His own version of what happened is as follows: in addition to being a traffic cop he was also an artist and he had received a commission to paint an icon for a church. Icons are painted according to strict rules, but as he worked on it he received a vision and painted the saint walking on clouds. This was totally unacceptable to the church. He chose to return the commission fee rather than alter the painting. Following that his head was flooded with information and he spent months digesting the revelation before starting to preach. This is pretty much how prophets have received their messages ever since Ahura Mazda spoke to Zoroaster in 1500BC. In that sense he was a classic prophetic type.
Did he care that most people would think he was insane?

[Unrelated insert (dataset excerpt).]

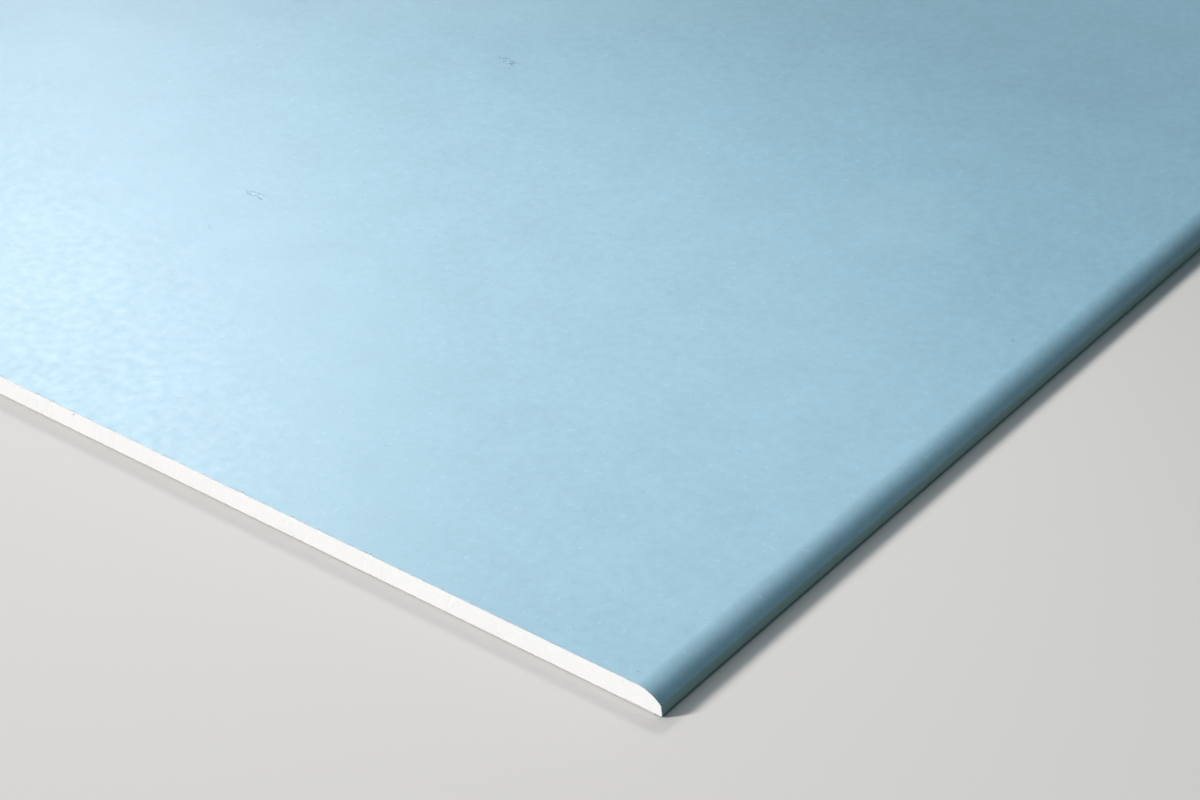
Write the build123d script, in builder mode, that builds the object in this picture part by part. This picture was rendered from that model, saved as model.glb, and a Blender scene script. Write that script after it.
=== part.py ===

Did he ask you if you believed him, and if so how did you and he react?
I don’t think he cared what most people thought as he had built another
world out there where he was unaffected by it. Everyone he encountered accepted he was the Son of God—it was never in question. On the other hand, when he went on tour around Russia he preferred to avoid Moscow, and I think that was not only because the Orthodox Church was extremely hostile and made it difficult for him to rent a space to preach in, but also and more importantly because nobody took him seriously there. People are too busy making money and trying to grab a piece of the billionaire dream to bother with a new Messiah. They hope for rewards in this life. In the provinces on the other hand life is pretty hopeless and people would be more open to his message. He knew that to maintain his power he had to avoid places where he’d be ridiculed.
He never asked if I believed him. He assumed I didn’t and didn’t care. But during our meeting I didn’t ask him to prove it either—I decided to talk to him as though he was who he claimed to be, and as a result his initial defensiveness and reluctance to speak fell away and he warmed to me, and started to beat my brains with his theology. I’d even say we got along very well: when I got up to go, he invited me to stay as long as I wanted, which the villagers told me never happened even with believers.